▸ **Data shown**:
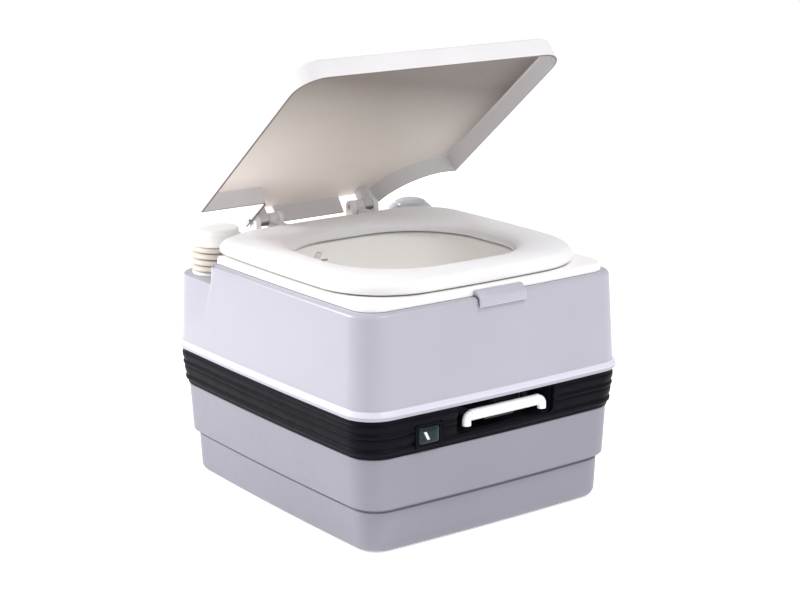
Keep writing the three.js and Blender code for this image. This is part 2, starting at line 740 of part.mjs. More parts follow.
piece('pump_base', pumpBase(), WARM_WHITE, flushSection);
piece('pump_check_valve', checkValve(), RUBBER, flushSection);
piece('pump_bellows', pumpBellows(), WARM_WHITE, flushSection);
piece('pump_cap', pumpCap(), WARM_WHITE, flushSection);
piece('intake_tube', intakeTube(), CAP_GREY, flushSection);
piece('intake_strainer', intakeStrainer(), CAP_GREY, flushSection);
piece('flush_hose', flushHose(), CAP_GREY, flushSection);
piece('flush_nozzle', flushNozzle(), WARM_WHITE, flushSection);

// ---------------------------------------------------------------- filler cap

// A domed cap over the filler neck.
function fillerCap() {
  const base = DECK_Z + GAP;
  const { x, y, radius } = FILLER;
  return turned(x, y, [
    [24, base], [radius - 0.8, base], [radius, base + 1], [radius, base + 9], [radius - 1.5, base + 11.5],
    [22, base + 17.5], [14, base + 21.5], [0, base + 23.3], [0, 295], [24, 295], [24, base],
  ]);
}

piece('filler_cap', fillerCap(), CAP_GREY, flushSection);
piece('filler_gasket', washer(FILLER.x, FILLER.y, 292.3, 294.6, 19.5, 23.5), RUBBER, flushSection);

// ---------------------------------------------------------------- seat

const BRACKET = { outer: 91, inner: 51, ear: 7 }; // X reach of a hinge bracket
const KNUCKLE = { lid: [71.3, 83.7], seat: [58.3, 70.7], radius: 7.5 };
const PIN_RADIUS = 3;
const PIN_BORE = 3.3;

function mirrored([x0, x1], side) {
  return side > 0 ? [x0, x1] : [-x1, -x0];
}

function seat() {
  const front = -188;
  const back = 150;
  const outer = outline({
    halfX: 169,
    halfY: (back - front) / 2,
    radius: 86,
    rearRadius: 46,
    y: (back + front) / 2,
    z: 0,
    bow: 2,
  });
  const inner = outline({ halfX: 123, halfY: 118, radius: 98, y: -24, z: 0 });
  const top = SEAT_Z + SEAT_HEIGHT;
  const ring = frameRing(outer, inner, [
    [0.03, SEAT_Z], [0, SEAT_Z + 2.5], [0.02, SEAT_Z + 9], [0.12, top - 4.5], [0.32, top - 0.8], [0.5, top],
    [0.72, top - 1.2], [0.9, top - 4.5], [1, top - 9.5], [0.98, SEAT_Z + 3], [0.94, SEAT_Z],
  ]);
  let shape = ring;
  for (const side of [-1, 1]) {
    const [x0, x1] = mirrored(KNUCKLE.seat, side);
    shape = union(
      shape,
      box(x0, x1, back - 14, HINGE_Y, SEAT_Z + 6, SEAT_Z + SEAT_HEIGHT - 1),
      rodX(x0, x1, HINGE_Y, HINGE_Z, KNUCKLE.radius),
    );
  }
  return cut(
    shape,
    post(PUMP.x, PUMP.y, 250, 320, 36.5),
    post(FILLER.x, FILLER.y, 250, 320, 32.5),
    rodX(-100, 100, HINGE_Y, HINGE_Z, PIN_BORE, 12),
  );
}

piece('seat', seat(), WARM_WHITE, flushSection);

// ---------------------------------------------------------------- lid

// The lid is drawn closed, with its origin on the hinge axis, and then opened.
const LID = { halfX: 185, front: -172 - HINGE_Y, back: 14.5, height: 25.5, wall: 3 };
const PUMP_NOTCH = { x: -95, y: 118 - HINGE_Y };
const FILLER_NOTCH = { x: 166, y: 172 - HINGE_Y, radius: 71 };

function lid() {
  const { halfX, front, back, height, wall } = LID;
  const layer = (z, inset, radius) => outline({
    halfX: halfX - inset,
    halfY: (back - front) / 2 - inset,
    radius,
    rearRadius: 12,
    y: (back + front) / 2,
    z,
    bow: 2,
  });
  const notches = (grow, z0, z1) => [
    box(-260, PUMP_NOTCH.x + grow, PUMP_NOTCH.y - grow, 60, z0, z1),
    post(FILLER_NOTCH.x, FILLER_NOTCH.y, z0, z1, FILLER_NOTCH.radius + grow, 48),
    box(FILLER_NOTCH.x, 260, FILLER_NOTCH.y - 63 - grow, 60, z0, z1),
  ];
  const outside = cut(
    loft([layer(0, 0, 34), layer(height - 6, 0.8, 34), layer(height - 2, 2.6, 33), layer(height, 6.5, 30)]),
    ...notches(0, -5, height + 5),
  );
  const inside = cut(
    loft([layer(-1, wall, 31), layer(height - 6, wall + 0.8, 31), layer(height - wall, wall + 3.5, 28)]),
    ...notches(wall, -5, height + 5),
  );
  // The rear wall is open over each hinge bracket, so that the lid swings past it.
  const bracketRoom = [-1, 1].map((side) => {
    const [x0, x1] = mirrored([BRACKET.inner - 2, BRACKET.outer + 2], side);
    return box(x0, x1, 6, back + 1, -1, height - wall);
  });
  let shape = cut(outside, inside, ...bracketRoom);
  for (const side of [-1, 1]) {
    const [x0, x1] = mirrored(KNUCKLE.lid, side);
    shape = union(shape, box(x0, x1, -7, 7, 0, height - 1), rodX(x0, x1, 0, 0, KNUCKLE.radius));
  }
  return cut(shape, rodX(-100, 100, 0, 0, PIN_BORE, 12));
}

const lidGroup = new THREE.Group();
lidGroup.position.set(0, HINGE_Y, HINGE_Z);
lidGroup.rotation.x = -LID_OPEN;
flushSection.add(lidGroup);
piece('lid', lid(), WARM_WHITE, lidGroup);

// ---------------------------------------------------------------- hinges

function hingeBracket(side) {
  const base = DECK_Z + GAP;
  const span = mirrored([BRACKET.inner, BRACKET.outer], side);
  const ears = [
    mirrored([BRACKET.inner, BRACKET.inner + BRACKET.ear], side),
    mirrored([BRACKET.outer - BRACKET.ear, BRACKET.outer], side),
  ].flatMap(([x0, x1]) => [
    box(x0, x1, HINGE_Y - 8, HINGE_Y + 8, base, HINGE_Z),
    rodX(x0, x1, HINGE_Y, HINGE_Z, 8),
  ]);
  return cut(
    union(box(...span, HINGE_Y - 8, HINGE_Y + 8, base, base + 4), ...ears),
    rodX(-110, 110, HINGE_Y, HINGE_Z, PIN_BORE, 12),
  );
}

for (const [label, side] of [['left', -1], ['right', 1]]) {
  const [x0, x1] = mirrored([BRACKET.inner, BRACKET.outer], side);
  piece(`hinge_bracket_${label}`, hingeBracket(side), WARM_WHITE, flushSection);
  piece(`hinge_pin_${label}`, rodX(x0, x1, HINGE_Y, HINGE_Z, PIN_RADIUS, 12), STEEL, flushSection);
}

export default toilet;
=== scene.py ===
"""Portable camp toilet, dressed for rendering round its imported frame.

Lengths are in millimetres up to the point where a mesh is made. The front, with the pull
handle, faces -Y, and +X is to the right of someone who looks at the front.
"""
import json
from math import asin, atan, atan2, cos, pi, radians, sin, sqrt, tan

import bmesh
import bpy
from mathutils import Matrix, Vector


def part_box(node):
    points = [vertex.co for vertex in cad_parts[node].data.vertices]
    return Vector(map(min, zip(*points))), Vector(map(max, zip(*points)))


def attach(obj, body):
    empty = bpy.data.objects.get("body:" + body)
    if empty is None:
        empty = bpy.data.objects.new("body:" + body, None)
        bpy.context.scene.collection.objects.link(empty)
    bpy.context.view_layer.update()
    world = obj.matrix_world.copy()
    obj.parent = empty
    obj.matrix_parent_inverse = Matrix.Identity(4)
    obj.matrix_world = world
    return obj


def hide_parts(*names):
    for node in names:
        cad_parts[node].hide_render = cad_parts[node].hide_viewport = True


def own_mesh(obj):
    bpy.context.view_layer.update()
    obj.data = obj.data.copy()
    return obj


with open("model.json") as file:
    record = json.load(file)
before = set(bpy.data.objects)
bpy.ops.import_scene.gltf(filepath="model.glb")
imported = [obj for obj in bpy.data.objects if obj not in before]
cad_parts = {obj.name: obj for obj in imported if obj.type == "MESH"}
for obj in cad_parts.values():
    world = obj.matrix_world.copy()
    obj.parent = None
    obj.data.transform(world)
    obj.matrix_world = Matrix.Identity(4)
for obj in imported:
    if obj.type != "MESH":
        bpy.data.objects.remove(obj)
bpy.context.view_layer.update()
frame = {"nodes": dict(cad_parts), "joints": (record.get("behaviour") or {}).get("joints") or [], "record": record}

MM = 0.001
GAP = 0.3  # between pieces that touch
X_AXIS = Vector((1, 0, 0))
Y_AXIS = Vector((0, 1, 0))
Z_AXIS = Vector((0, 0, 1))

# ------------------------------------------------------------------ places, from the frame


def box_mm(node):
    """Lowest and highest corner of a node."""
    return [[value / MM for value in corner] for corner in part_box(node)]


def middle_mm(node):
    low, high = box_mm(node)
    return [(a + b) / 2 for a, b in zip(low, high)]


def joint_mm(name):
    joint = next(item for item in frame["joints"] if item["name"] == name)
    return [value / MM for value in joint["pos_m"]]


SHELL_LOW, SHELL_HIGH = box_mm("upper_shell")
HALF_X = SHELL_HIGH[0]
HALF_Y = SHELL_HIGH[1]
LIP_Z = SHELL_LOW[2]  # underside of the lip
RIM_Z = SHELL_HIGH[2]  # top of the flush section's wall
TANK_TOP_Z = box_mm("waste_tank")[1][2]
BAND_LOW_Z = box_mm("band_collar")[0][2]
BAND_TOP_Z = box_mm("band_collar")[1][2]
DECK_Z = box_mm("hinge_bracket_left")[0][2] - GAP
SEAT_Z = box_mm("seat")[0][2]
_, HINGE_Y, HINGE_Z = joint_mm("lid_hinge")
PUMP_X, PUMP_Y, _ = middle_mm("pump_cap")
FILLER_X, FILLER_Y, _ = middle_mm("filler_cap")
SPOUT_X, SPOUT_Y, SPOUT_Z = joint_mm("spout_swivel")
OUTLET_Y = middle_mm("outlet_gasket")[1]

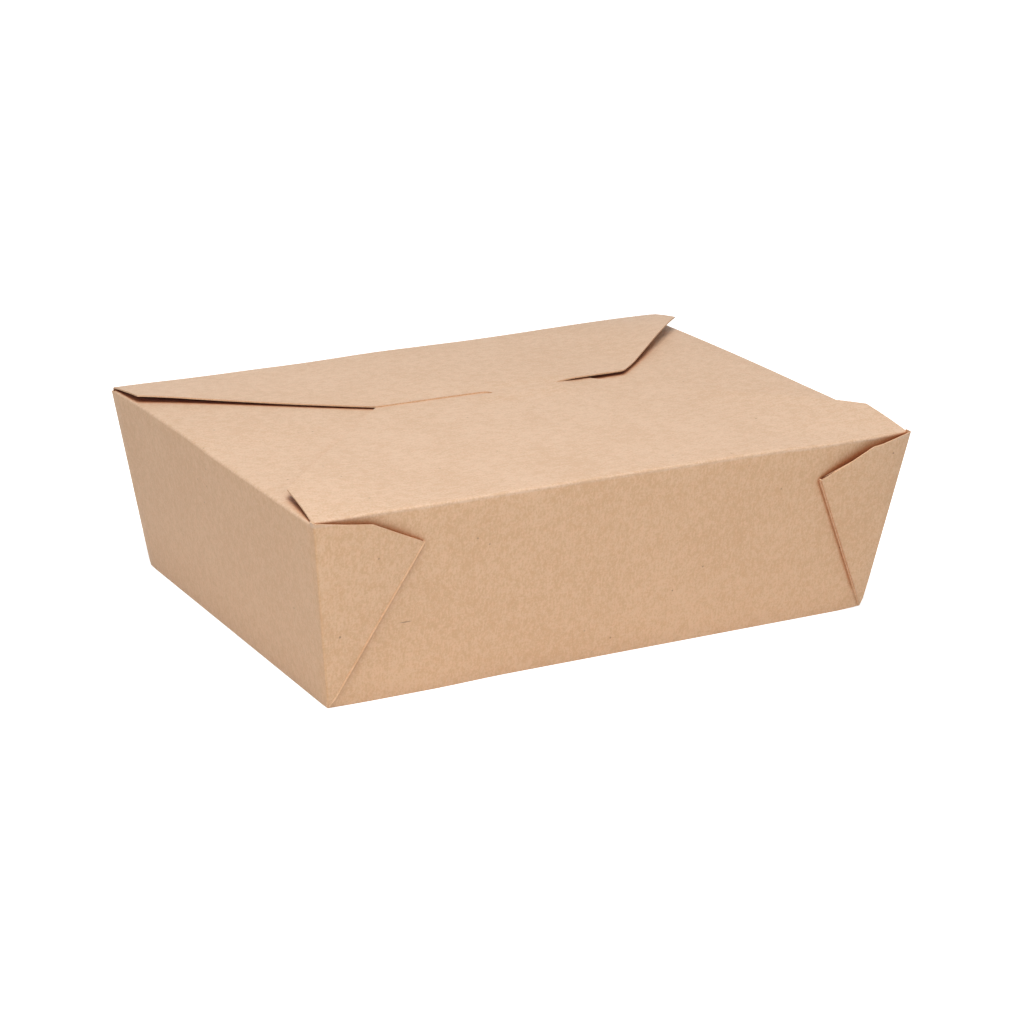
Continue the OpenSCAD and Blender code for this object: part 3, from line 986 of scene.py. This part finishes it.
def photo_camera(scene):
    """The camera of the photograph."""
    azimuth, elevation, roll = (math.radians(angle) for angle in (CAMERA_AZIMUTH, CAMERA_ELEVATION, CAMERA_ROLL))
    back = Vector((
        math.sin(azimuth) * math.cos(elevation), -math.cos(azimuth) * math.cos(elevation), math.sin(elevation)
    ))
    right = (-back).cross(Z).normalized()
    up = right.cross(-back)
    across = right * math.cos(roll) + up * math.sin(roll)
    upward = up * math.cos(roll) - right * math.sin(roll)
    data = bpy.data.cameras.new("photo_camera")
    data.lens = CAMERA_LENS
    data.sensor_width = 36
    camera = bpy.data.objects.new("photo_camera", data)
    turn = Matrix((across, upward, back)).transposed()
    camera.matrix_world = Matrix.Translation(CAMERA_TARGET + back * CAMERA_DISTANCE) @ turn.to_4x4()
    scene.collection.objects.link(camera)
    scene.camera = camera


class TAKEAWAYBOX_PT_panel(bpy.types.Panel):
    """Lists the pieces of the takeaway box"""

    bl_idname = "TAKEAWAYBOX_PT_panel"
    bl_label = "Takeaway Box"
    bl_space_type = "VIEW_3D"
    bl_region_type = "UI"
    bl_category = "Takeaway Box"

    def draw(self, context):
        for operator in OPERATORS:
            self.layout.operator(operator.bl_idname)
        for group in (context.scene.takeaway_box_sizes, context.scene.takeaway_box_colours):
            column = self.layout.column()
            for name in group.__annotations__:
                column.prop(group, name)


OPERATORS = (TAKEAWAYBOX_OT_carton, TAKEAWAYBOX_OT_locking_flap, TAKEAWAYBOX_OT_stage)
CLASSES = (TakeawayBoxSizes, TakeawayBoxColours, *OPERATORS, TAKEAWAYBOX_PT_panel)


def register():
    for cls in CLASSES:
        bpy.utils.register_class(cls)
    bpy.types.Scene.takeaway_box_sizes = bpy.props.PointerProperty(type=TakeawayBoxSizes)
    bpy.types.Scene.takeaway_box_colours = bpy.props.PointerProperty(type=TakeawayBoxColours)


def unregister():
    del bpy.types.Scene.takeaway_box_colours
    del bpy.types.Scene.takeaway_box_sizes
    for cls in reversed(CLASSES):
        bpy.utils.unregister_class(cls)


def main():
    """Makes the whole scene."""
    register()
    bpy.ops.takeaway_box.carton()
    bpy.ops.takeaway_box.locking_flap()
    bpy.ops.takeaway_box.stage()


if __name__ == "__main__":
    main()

▸ **What the task asks**: Write out exactly the lines from the one with "for (const [label, side]" through the one with "its imported frame.", including both, and no others.

▸ **Worked answer**:
for (const [label, side] of [['left', -1], ['right', 1]]) {
  const [x0, x1] = mirrored([BRACKET.inner, BRACKET.outer], side);
  piece(`hinge_bracket_${label}`, hingeBracket(side), WARM_WHITE, flushSection);
  piece(`hinge_pin_${label}`, rodX(x0, x1, HINGE_Y, HINGE_Z, PIN_RADIUS, 12), STEEL, flushSection);
}

export default toilet;
=== scene.py ===
"""Portable camp toilet, dressed for rendering round its imported frame.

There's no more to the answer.